• _Exercise aim_
Quote verbatim everything from the line containing "for node, build" down to the line containing "point = shown.matrix_world", with both of those lines included and no others.

• _Entries_
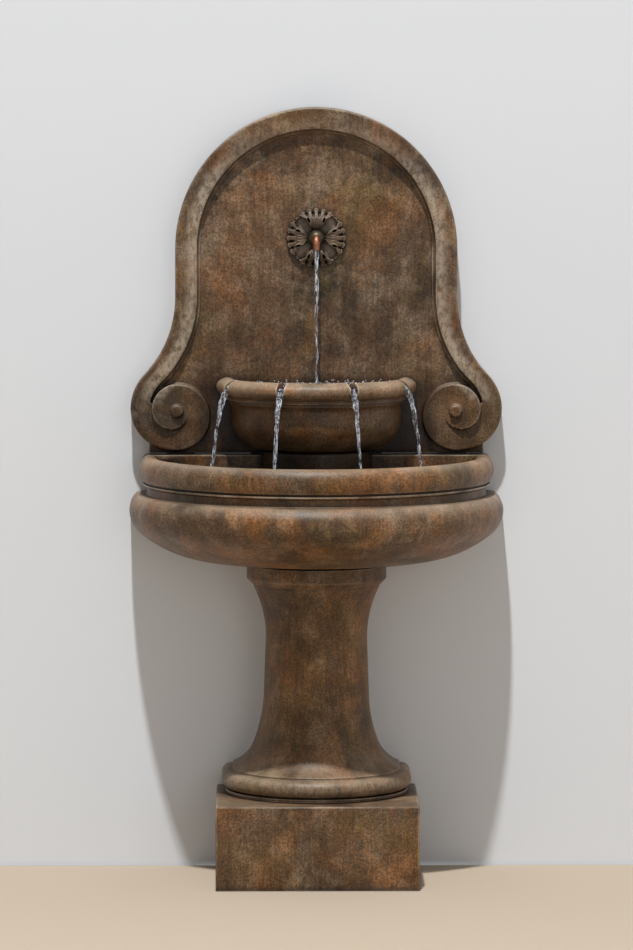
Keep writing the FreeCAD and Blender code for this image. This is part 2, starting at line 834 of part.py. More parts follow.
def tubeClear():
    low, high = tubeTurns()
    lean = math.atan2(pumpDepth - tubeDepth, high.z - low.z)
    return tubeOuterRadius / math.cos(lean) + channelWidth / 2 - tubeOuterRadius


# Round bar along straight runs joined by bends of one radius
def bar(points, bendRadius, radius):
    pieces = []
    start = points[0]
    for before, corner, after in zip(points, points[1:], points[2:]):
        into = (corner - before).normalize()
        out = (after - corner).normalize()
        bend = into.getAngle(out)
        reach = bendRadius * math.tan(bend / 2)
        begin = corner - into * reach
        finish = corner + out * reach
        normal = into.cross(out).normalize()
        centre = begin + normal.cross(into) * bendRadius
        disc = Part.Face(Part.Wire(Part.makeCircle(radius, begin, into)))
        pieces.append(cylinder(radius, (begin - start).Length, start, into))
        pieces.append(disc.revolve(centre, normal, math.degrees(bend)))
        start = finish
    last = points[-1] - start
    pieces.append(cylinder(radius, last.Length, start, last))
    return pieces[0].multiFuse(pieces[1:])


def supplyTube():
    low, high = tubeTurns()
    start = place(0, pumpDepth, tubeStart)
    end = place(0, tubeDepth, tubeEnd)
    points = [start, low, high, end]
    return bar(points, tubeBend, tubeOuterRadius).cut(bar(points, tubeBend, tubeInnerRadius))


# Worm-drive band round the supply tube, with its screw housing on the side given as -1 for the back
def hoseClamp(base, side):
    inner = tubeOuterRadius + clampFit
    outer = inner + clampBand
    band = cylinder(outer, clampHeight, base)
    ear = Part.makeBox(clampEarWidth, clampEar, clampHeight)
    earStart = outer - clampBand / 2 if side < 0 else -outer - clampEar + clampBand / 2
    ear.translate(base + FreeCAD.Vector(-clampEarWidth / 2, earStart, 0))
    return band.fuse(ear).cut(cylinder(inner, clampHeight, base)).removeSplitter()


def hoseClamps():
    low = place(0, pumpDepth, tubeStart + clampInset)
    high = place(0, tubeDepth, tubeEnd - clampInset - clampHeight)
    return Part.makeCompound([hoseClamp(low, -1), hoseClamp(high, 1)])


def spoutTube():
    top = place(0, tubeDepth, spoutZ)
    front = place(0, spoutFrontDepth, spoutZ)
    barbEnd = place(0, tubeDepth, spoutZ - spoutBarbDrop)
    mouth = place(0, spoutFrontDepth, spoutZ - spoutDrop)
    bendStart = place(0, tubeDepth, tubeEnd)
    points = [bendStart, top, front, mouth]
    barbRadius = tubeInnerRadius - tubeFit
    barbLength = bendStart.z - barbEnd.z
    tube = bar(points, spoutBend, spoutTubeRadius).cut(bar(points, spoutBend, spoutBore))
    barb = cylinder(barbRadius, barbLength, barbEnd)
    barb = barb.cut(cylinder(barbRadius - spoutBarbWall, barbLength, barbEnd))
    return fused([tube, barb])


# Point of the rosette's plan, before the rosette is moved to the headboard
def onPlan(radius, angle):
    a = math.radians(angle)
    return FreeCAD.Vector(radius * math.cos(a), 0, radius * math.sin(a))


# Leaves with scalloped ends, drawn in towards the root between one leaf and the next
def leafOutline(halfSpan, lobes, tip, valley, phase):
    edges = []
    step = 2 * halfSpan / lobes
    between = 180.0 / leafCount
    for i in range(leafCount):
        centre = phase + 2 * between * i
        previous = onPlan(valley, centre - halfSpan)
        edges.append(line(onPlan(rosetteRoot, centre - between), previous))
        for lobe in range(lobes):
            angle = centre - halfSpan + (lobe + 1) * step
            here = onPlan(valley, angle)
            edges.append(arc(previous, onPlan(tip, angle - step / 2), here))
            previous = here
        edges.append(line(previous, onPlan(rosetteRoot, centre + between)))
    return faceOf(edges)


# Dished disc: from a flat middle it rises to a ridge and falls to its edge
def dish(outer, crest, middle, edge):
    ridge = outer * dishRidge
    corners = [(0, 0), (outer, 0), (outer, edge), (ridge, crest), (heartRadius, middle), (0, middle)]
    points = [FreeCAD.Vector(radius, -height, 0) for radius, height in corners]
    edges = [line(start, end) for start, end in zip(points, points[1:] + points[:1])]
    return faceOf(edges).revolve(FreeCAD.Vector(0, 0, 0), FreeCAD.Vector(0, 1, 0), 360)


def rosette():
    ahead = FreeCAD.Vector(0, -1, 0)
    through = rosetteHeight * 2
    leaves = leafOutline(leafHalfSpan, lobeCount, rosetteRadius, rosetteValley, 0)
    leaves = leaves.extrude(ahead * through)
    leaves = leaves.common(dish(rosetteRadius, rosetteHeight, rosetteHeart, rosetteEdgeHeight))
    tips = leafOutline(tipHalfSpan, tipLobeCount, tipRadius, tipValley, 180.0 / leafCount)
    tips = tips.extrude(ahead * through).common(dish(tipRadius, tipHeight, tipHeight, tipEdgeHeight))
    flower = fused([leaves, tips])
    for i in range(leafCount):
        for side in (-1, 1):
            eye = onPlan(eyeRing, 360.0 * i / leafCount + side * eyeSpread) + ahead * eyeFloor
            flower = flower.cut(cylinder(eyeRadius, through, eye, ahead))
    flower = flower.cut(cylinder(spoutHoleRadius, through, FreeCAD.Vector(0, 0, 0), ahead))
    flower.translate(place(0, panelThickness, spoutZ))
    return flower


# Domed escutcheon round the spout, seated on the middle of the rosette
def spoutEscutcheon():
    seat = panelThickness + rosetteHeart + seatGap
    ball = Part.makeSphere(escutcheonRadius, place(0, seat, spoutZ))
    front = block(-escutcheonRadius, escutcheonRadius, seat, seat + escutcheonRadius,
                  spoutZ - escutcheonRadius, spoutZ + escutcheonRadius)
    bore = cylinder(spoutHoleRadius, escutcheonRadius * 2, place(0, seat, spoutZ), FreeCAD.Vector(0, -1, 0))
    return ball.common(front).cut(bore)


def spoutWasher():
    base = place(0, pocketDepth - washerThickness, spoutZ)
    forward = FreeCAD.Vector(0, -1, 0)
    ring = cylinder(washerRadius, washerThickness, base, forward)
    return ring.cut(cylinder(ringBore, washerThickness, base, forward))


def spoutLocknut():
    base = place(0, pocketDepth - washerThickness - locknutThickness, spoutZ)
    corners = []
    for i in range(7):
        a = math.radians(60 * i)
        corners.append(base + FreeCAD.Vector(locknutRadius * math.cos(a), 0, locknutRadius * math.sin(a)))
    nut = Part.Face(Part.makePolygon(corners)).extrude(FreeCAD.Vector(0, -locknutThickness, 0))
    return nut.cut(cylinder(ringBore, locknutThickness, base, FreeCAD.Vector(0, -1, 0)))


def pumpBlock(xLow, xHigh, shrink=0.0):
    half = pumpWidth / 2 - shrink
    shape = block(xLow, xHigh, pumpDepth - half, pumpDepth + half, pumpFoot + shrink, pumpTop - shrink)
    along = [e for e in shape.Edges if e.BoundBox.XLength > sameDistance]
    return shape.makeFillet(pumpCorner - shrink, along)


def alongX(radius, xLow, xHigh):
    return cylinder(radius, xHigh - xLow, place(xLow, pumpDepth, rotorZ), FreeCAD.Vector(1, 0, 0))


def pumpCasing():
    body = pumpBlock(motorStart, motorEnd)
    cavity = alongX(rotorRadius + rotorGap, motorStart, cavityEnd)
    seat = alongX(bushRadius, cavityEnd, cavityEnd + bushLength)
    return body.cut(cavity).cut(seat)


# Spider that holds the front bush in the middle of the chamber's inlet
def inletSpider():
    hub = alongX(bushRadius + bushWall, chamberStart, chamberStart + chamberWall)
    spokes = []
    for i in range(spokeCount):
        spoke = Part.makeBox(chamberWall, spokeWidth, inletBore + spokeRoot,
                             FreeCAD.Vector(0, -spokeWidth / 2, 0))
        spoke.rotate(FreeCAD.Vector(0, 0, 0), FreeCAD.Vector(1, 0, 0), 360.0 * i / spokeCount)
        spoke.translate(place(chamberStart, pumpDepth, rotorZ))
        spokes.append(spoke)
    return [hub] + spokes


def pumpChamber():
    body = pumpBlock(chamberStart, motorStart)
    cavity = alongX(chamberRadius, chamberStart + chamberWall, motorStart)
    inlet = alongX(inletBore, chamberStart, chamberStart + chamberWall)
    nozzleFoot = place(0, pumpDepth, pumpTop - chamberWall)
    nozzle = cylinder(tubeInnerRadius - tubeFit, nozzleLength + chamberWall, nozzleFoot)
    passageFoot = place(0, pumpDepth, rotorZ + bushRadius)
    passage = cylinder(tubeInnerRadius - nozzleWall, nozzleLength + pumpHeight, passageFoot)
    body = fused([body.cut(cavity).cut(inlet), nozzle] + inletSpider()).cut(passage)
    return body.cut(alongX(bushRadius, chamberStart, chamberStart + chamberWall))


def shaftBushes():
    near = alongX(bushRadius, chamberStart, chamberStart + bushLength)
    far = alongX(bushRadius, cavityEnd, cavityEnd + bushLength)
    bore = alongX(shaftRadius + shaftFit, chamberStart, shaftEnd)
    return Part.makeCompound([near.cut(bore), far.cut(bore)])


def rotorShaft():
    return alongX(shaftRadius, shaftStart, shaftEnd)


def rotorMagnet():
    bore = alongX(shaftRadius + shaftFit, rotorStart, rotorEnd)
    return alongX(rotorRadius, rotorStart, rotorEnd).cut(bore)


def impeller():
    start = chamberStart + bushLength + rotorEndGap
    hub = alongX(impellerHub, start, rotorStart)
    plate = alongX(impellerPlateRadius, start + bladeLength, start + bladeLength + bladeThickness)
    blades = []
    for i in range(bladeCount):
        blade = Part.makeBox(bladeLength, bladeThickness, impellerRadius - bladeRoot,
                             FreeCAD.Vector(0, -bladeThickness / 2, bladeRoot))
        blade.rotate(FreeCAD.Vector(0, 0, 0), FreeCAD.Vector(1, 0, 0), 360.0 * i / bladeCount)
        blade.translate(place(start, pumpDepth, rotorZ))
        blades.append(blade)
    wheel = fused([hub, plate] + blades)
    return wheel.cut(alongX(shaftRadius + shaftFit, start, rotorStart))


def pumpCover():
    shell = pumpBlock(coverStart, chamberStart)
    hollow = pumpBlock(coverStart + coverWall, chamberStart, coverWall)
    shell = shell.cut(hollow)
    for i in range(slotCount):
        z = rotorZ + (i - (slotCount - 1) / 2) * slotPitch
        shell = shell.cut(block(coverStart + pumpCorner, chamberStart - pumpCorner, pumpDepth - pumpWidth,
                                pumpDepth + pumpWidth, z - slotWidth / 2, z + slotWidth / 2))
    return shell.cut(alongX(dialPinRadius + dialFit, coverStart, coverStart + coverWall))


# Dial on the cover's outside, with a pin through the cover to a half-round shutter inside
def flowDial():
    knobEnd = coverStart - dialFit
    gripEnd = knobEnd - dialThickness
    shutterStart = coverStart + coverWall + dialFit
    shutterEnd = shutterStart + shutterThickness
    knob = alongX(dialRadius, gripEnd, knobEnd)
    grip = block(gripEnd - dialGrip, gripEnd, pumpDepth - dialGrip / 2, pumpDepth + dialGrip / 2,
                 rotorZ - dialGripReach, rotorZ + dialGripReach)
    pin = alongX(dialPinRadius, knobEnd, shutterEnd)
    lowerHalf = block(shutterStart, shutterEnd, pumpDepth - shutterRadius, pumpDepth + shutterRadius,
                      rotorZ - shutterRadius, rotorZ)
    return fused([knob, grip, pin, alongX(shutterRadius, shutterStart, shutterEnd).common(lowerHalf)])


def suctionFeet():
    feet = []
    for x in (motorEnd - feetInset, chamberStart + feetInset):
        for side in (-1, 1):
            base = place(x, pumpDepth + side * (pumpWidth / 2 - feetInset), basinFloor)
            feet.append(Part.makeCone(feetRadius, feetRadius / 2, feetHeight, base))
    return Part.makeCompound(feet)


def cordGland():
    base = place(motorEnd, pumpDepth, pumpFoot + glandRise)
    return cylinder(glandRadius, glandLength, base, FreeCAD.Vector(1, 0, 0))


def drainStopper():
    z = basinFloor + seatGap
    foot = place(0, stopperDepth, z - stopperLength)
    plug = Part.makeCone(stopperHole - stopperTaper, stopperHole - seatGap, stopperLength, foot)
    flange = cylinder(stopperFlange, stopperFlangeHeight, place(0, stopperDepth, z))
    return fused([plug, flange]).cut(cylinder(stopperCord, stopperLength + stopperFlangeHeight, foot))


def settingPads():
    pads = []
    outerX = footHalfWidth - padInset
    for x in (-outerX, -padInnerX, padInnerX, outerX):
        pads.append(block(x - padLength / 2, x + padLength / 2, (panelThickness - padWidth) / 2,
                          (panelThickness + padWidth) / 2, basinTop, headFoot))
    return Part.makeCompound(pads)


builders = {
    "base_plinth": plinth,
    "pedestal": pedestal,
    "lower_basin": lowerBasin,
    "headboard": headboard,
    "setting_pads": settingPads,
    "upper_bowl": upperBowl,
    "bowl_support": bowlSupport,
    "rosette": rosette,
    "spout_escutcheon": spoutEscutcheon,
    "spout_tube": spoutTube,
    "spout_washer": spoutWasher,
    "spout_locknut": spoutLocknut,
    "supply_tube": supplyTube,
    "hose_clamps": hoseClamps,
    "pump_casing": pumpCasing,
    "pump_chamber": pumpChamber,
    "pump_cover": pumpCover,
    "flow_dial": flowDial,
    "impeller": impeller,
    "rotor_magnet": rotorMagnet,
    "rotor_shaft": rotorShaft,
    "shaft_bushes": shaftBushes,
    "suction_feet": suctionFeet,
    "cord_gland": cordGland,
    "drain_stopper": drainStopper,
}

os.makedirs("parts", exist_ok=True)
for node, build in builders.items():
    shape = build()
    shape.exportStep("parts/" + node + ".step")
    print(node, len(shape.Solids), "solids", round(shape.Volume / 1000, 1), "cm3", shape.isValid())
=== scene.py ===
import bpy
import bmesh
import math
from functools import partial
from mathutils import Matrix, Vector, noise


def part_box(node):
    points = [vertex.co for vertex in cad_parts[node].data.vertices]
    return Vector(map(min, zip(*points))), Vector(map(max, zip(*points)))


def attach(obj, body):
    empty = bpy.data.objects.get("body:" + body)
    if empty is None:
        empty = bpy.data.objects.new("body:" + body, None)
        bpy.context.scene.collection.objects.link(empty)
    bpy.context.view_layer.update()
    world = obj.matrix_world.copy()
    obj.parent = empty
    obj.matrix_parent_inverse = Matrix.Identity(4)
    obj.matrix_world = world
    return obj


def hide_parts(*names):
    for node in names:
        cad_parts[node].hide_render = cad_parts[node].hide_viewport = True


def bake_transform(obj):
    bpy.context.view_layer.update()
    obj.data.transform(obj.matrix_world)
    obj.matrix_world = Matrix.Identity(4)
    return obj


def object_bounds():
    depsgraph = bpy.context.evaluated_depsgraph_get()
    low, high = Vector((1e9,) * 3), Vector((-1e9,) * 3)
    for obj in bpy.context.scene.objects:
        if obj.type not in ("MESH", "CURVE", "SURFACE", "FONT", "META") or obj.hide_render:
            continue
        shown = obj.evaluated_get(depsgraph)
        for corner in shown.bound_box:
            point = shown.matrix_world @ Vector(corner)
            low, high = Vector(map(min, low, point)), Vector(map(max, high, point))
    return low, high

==

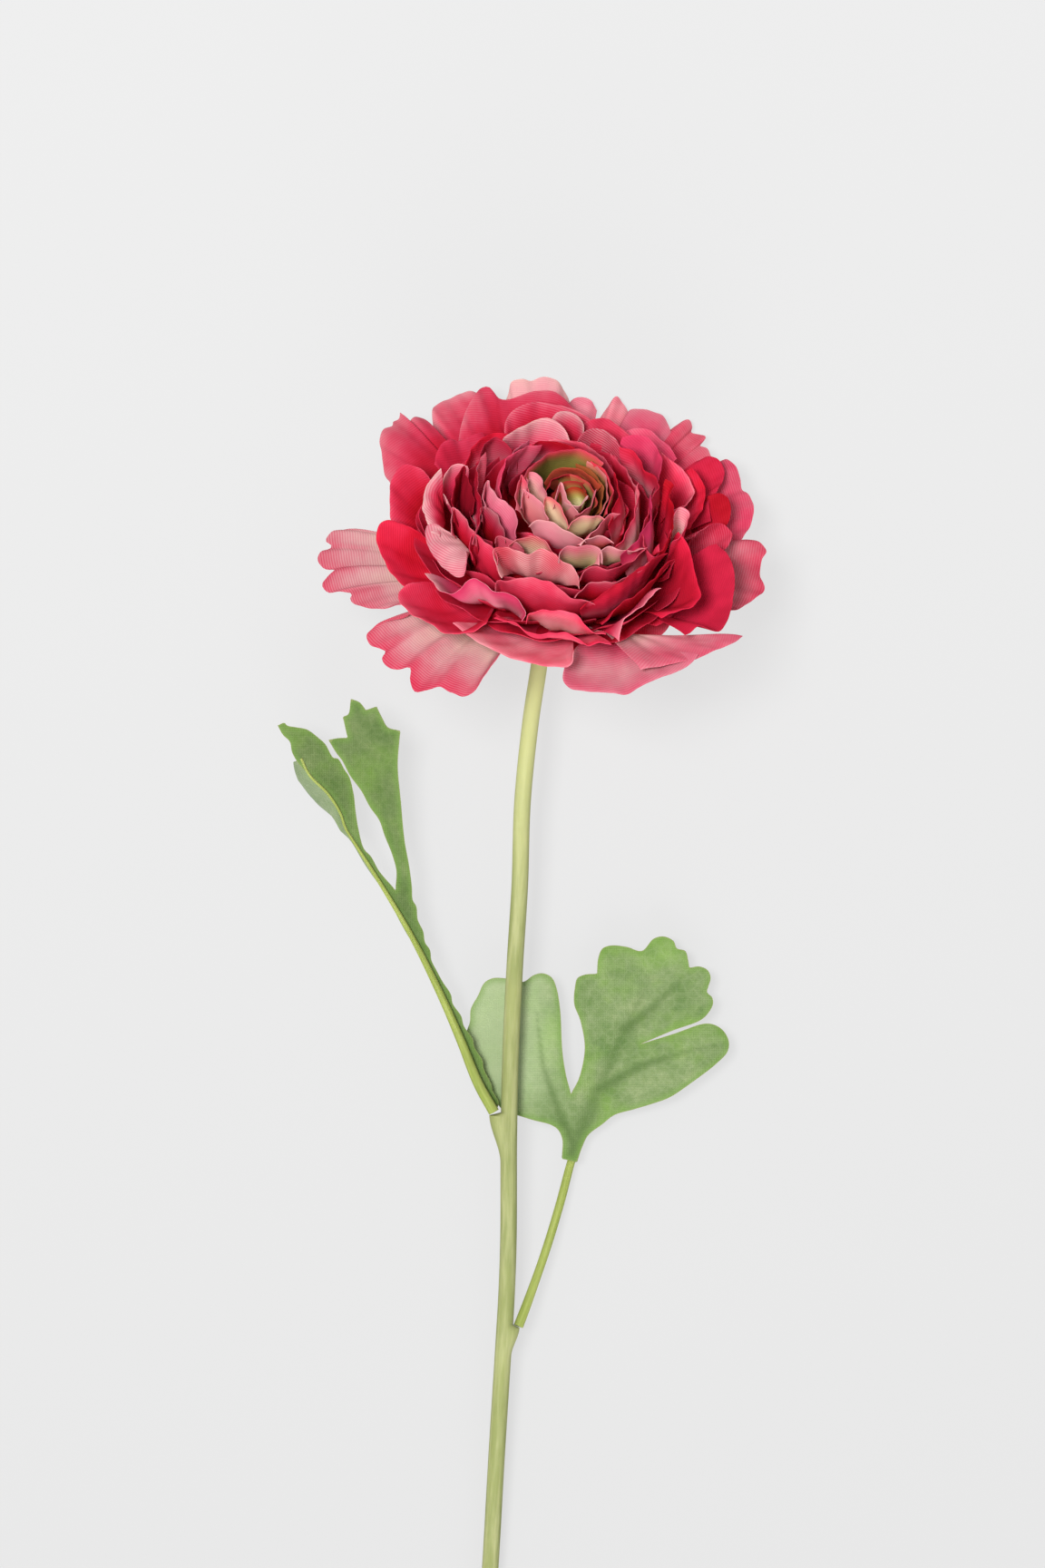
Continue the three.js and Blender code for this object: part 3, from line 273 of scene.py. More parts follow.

...

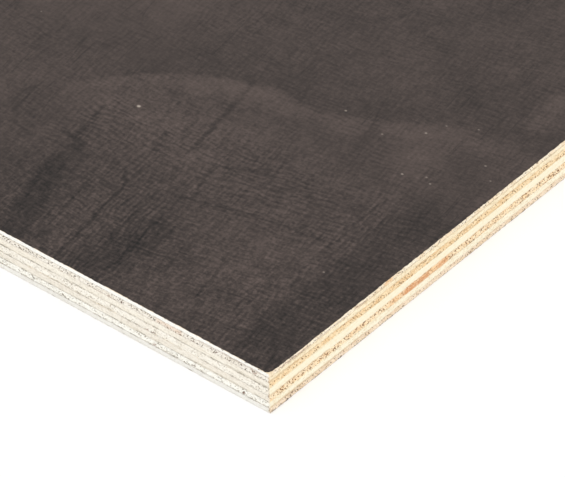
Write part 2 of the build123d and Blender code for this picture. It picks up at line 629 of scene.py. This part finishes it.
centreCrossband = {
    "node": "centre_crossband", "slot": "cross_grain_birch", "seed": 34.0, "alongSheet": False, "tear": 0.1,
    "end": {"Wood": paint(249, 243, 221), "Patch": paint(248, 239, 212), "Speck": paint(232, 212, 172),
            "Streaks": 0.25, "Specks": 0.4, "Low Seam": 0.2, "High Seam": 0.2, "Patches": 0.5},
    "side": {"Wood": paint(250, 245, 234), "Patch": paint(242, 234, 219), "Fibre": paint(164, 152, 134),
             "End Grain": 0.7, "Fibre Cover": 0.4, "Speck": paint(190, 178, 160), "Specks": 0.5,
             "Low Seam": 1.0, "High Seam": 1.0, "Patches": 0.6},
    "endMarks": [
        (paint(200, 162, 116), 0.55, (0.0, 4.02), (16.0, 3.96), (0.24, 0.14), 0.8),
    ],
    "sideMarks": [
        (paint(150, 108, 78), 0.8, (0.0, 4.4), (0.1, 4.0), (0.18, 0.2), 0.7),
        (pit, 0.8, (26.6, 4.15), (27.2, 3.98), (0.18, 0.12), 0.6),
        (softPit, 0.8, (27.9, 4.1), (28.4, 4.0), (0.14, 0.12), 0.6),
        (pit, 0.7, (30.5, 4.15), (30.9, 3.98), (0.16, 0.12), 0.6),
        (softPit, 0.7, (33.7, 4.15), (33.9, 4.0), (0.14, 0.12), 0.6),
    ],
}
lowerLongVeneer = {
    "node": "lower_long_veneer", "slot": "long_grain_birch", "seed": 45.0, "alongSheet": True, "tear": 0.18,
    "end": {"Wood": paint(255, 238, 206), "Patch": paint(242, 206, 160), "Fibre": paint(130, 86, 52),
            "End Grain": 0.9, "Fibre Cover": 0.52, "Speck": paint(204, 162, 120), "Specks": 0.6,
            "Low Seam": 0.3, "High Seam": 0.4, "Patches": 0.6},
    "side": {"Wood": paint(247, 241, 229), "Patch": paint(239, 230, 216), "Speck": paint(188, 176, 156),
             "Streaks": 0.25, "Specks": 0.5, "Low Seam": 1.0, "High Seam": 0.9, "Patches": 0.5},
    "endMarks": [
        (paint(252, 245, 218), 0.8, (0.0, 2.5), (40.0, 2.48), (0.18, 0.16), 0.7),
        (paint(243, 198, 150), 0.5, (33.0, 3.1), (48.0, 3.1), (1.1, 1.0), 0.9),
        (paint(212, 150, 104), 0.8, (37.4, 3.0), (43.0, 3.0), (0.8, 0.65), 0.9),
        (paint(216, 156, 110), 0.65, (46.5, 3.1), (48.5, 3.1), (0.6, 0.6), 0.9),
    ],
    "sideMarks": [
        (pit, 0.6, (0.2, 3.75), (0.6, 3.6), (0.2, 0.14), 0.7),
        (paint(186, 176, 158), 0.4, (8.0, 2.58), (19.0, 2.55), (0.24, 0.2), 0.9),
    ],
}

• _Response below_
for node, build in builders.items():
    shape = build()
    shape.exportStep("parts/" + node + ".step")
    print(node, len(shape.Solids), "solids", round(shape.Volume / 1000, 1), "cm3", shape.isValid())
=== scene.py ===
import bpy
import bmesh
import math
from functools import partial
from mathutils import Matrix, Vector, noise


def part_box(node):
    points = [vertex.co for vertex in cad_parts[node].data.vertices]
    return Vector(map(min, zip(*points))), Vector(map(max, zip(*points)))


def attach(obj, body):
    empty = bpy.data.objects.get("body:" + body)
    if empty is None:
        empty = bpy.data.objects.new("body:" + body, None)
        bpy.context.scene.collection.objects.link(empty)
    bpy.context.view_layer.update()
    world = obj.matrix_world.copy()
    obj.parent = empty
    obj.matrix_parent_inverse = Matrix.Identity(4)
    obj.matrix_world = world
    return obj


def hide_parts(*names):
    for node in names:
        cad_parts[node].hide_render = cad_parts[node].hide_viewport = True


def bake_transform(obj):
    bpy.context.view_layer.update()
    obj.data.transform(obj.matrix_world)
    obj.matrix_world = Matrix.Identity(4)
    return obj


def object_bounds():
    depsgraph = bpy.context.evaluated_depsgraph_get()
    low, high = Vector((1e9,) * 3), Vector((-1e9,) * 3)
    for obj in bpy.context.scene.objects:
        if obj.type not in ("MESH", "CURVE", "SURFACE", "FONT", "META") or obj.hide_render:
            continue
        shown = obj.evaluated_get(depsgraph)
        for corner in shown.bound_box:
            point = shown.matrix_world @ Vector(corner)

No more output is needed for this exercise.